>> START Information supplied

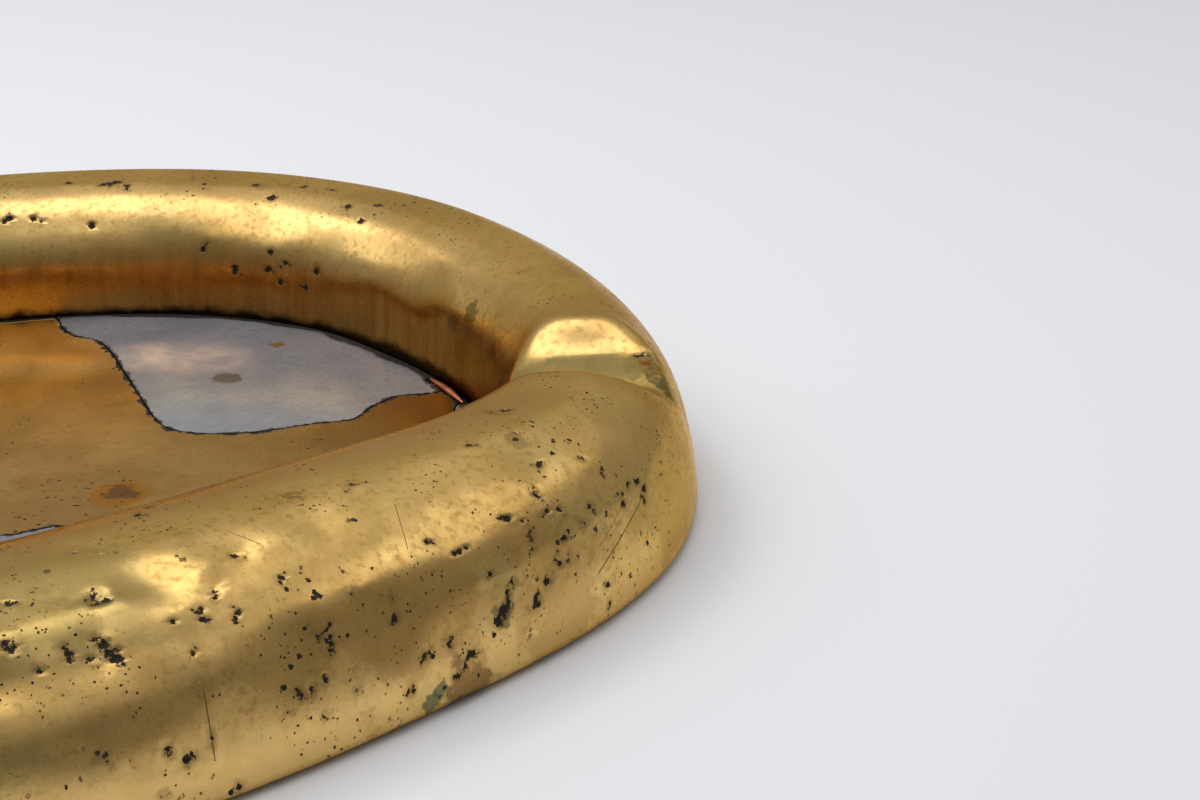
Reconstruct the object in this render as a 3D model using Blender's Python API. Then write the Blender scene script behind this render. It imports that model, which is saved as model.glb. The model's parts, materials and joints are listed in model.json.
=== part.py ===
"""A heavy cast brass ashtray: a thick rolled rim round a free-form plan, and a floor of mixed metals.

Lengths are in metres, and +Z is up. The ashtray stands on z = 0, and its origin is the middle of the
box round its foot.
"""

import math

import bpy
import bmesh
import numpy as np

# Overall size of the foot, and the height
LENGTH = 0.220
DEPTH = 0.206
RIM_HEIGHT = 0.025

# Plan of the rim: the proportions between its middle line's distances from the plan's centre, at each
# eighth of a turn, anticlockwise from +X. Then how wide the rim is, at each quarter.
RIM_REACHES = (58.5, 62.5, 74.5, 89.5, 122, 115.5, 70.5, 54.5)
RIM_WIDTHS = (0.024, 0.0285, 0.029, 0.0375)

# Section of the rim: straight walls below, the outer one leaning out to the foot, and a rolled top
INNER_WALL_HEIGHT = 0.0065
OUTER_WALL_HEIGHT = 0.012
FOOT_SPREAD = 0.005
LEDGE_WIDTH = 0.004

# Cigarette rests scooped across the rim: their places round the plan, how far each is turned from
# square to the rim, both in degrees, and their shape
REST_ANGLES = (-3.0, 188.0)
REST_TURNS = (9.0, 0.0)
REST_DEPTH = 0.0075
REST_HALF_WIDTH = 0.0091
REST_LIP = 0.0028

# Floor plate, and the shallow pockets that hold the other metals
FLOOR_HEIGHT = 0.005
FLOOR_THICKNESS = 0.003
POCKET_DEPTH = 0.0015
SEAT_GAP = 0.0003

# Copper bead, half sunk in the corner of floor and wall: its ends round the plan, in degrees
BEAD_ANGLES = (41.5, 29.0)
BEAD_INSET = 0.0011
BEAD_THICKNESS = 0.0014
BEAD_TIP_SHARE = 0.35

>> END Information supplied

Written exercise: Write out the full listing exactly as given.

Result for this exercise:
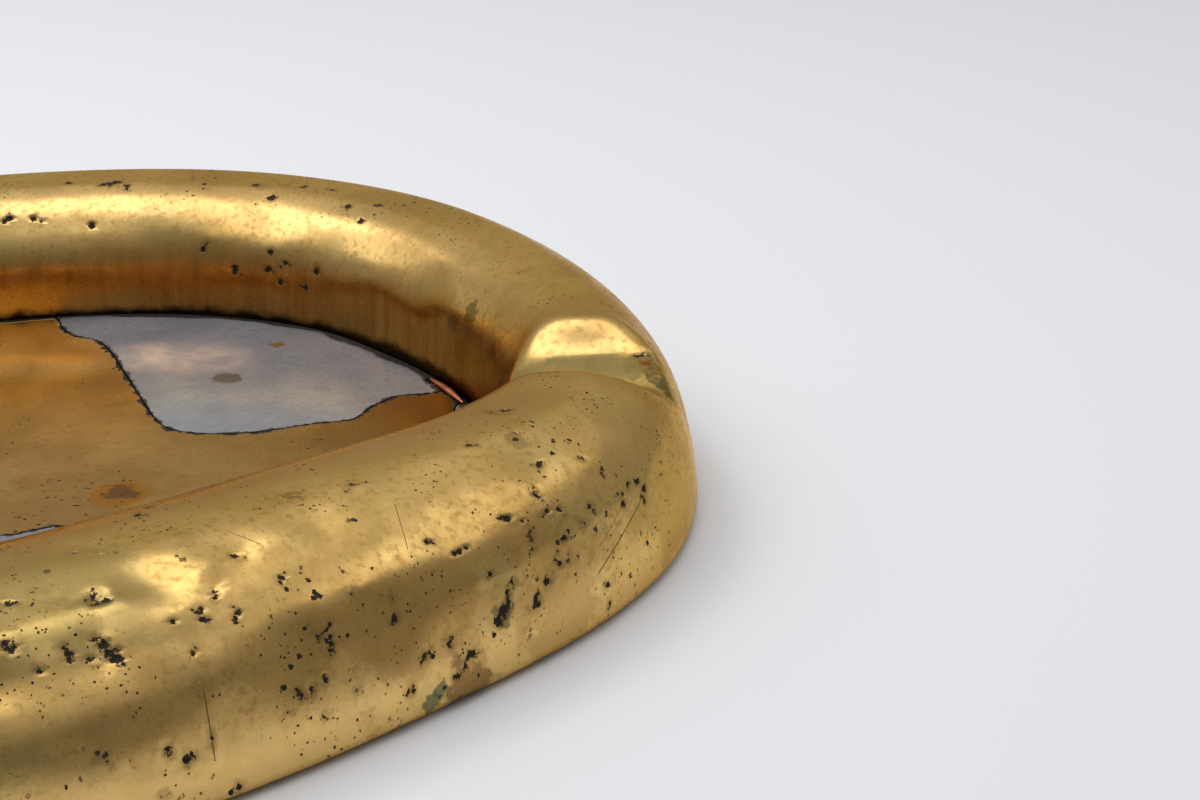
Reconstruct the object in this render as a 3D model using Blender's Python API. Then write the Blender scene script behind this render. It imports that model, which is saved as model.glb. The model's parts, materials and joints are listed in model.json.
=== part.py ===
"""A heavy cast brass ashtray: a thick rolled rim round a free-form plan, and a floor of mixed metals.

Lengths are in metres, and +Z is up. The ashtray stands on z = 0, and its origin is the middle of the
box round its foot.
"""

import math

import bpy
import bmesh
import numpy as np

# Overall size of the foot, and the height
LENGTH = 0.220
DEPTH = 0.206
RIM_HEIGHT = 0.025

# Plan of the rim: the proportions between its middle line's distances from the plan's centre, at each
# eighth of a turn, anticlockwise from +X. Then how wide the rim is, at each quarter.
RIM_REACHES = (58.5, 62.5, 74.5, 89.5, 122, 115.5, 70.5, 54.5)
RIM_WIDTHS = (0.024, 0.0285, 0.029, 0.0375)

# Section of the rim: straight walls below, the outer one leaning out to the foot, and a rolled top
INNER_WALL_HEIGHT = 0.0065
OUTER_WALL_HEIGHT = 0.012
FOOT_SPREAD = 0.005
LEDGE_WIDTH = 0.004

# Cigarette rests scooped across the rim: their places round the plan, how far each is turned from
# square to the rim, both in degrees, and their shape
REST_ANGLES = (-3.0, 188.0)
REST_TURNS = (9.0, 0.0)
REST_DEPTH = 0.0075
REST_HALF_WIDTH = 0.0091
REST_LIP = 0.0028

# Floor plate, and the shallow pockets that hold the other metals
FLOOR_HEIGHT = 0.005
FLOOR_THICKNESS = 0.003
POCKET_DEPTH = 0.0015
SEAT_GAP = 0.0003

# Copper bead, half sunk in the corner of floor and wall: its ends round the plan, in degrees
BEAD_ANGLES = (41.5, 29.0)
BEAD_INSET = 0.0011
BEAD_THICKNESS = 0.0014
BEAD_TIP_SHARE = 0.35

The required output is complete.